Last Updated on November 1, 2022
Executives from Twitter and Facebook, including the recently fired former head of Twitter’s trust & safety Vijaya Gadde, held regular meetings with the Department of Homeland Security (DHS) in order to discuss censorship and content moderation. Among the topics DHS wanted to suppress included the U.S. withdrawal from Afghanistan, COVID-19/vaccination, questioning the 2020 election and “racial justice,” according to leaked documents.
Big tech’s relationship with the federal government became widely apparent when Biden’s DHS announced the formation of its “disinformation governance board” earlier this year.
While the plan was “paused” after massive backlash, though prior to 2020, it was reported that DHS met with executives from Twitter, Facebook, Wikipedia, and other platforms in order to coordinate “content moderation” operations. Big tech frequently coordinated with the federal government in order to determine how to combat “misinformation” on major platforms.
The latest bombshell report concerns documents revealed through Missouri Attorney General Eric Schmidt’s lawsuit against the Biden Administration that alleges collusion between big tech and the federal government. The documents, which were obtained through appended meeting minutes, were then leaked to The Intercept.
“Platforms have got to get comfortable with gov’t. It’s really interesting how hesitant they remain,” Microsoft executive Matt Masterson, a former DHS official, wrote in a text message to a current DHS director, Jen Easterly, this past February.
In a March meeting of the DHS Cybersecurity Advisory Committee — that includes executives from JP Morgan Chase and Twitter — Laura Dehmlow, an FBI official, warned big tech of “subversive” information that could undermine support for the U.S. government. Dehmlow first brought executives up to speed on the scope of the bureau’s counter-foreign influence (FTIF) operation, which was expanded to an 80-person unit within the FBI’s counter-intelligence division in 2016. The program was expanded in order to investigate thoroughly debunked and fabricated collusion between then-candidate Trump and the Russian government.
Dehmlow told tech executives that, “we need a media infrastructure that is held accountable; we need to early educate the populace; and that today, critical thinking seems to be a problem currently.”
In June, the same DHS subcommittee drafted a report to the CISA director calling for an expansive role for the agency in shaping the “information ecosystem.”
The report called on the agency to closely monitor “social media platforms of all sizes, mainstream media, cable news, hyper partisan media, talk radio and other online resources,” the Intercept reported. They argued that the agency needed to take steps to halt the “spread of false and misleading information,” with a focus on information that undermines “key democratic institutions, such as the courts, or by other sectors such as the financial system, or public health measures.”

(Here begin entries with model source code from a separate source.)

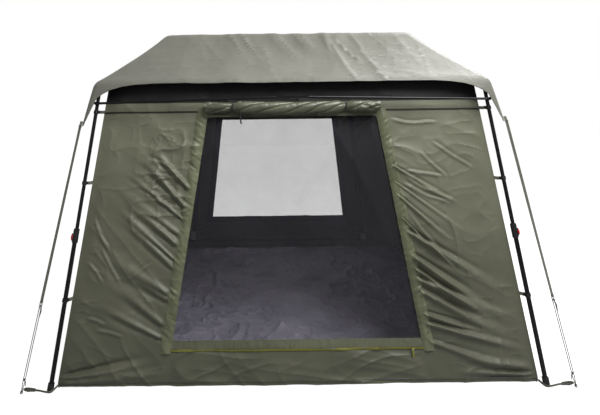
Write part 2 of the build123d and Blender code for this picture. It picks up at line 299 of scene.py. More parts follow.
def declare_sheet(piece):
    width, length = piece["flat_size"]
    area = piece["flat_area"]
    width, length = max(width, 0.011), max(length, 0.011)
    if area > width * length or area < 0.31 * width * length:
        scale = math.sqrt(area / (width * length) / 0.98)
        width, length = width * scale, length * scale
    return piece


def tube_mesh(name, path, radius, material, sides=12, closed=False):
    """A round cord or ring along points."""
    path = [Vector(p) for p in path]
    count = len(path)
    verts, faces = [], []
    normal = None
    for i, p in enumerate(path):
        before = path[i - 1] if (closed or i) else p
        after = path[(i + 1) % count] if (closed or i < count - 1) else p
        ahead = (after - before).normalized()
        if normal is None:
            normal = ahead.orthogonal().normalized()
        normal = (normal - ahead * normal.dot(ahead)).normalized()
        side = ahead.cross(normal)
        for k in range(sides):
            a = 2 * math.pi * k / sides
            verts.append(p + (normal * math.cos(a) + side * math.sin(a)) * radius)
    for i in range(count if closed else count - 1):
        for k in range(sides):
            j, m = (i + 1) % count, (k + 1) % sides
            faces.append((i * sides + k, i * sides + m, j * sides + m, j * sides + k))
    if not closed:
        faces.append(tuple(range(sides - 1, -1, -1)))
        faces.append(tuple((count - 1) * sides + k for k in range(sides)))
    return new_piece(name, verts, faces, material)


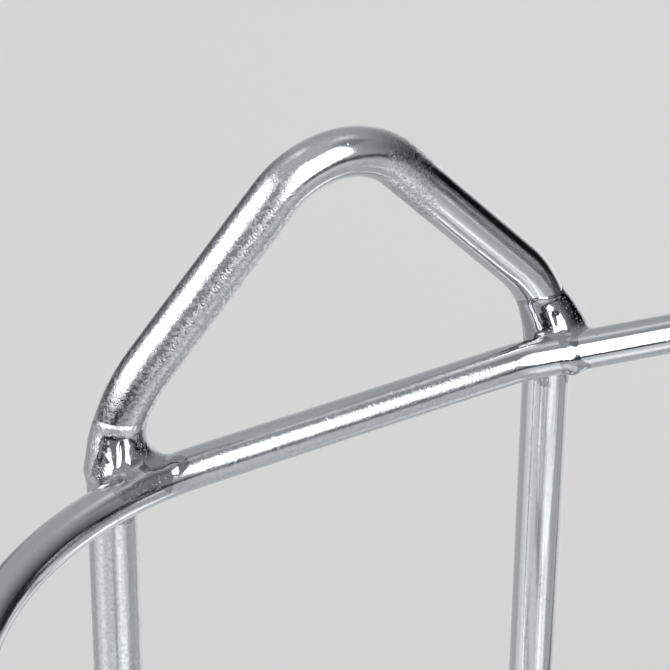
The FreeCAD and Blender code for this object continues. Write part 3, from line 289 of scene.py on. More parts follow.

The report also revealed that government officials have access to a “formalized process” to directly flag content on Facebook and Twitter. Officials are able to throttle or suppress content through a Facebook portal that requires a government or law enforcement email to access.
“At the time of writing, the ‘content request system’ at facebook.com/xtakedowns/login is still live,” reported The Intercept. Both Meta, the parent company of Facebook, and DHS declined to comment, as did the FBI.
According to a draft copy of the DHS’s 2022 Quadrennial Homeland Security Review obtained by The Intercept, the department increasingly views tracking and censoring “misinformation” as one of its top priorities. While “counterterrorism remains the first and most important mission of the Department,” it notes, the agency’s “work on these missions is evolving and dynamic” and must now adapt to terror threats “exacerbated by misinformation and disinformation spread online” including by “domestic violent extremists.”
In order to meet their objectives, the draft review calls for DHS to “leverage advanced data analytics technology and hire and train skilled specialists to better understand how threat actors use online platforms to introduce and spread toxic narratives intended to inspire or incite violence, as well as work with NGOs and other parts of civil society to build resilience to the impacts of false information.”
The broad definitions of “threat actors,” which often include American citizens under the government’s definition, and “critical infrastructure,” which can be classified as distrust in the government, has raised alarm bells among those who value civil liberties. According to the report, DHS considers criticism of the U.S. withdrawal from Afghanistan, lack of faith in the election process and COVID vaccine skepticism as topics “threat actors” can use to “undermine critical infrastructure.”